Wohl dem, der darum weiß – und die alten Damen in ihren weißen Kästen ohne jedwede Wehmut vorüberziehen lassen kann. Ja: wahrscheinlich sind sie alle tot.
In guten Texten – wie Ihrem, liebe Frau Modeste – sind solche Gedanken schon angelegt – und auch die anderen.
Ich auch, Herr King Fisher. Aber die Abwesenheit als Sehnsuchtsort verspricht ja regelmäßig etwas, was sie nicht halten kann, solange man anwesend sein wird, wo auch immer. Und mit der Anwesenheit wird, Herr Wallhalladada, auch die Illumination verschwinden, um deren Greifbarkeit man Dich, Che, beneiden könnte. Obwohl – manches ist sozusagen annäherungsbeständig, und nach manchem anderen sollte man nicht greifen. Aber es ist gut, dass die weißen Strände des Traums, die fernen Inseln ohne Fehl und Makel, Herr Reuter, überhaupt zumindest in unserer Vorstellung existieren, denn dieser, wie man weiß,
wird die Realität schließlich kaum standhalten.
Und der Juni, Detika, hät vielleicht noch, was er versprach, Anfang Mai.

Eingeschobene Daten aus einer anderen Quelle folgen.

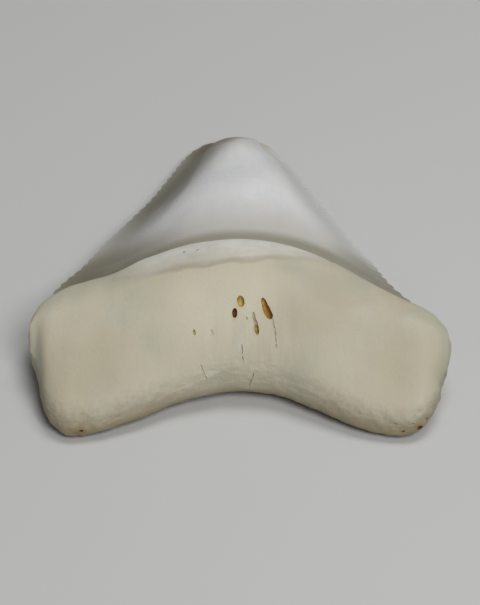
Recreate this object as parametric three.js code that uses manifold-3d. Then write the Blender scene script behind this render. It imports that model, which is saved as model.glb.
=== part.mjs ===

Die Damen auf den Kreuzfahrtsschiffen sind inzwischen jünger, so um die vierzig, Männer gibt es auch, kaum älter, und statt Cole Porter wehen die Stranglers, la folie, über das gutbesetzte Deck. Die Lampions sind immer noch da, warum weiß niemand, aber neben Steak und Hummer gibt es auch Vegetarisches oder gar nichts. Und irgendwann wird es auch wieder Feste geben, auf dem kreuzsüchtigen Schiff. Und von der letzten Brücke wird ein Kind herabwinken, sehnsüchtig…
REPLY:
Und auch diese Feste wären eine Enttäuschung.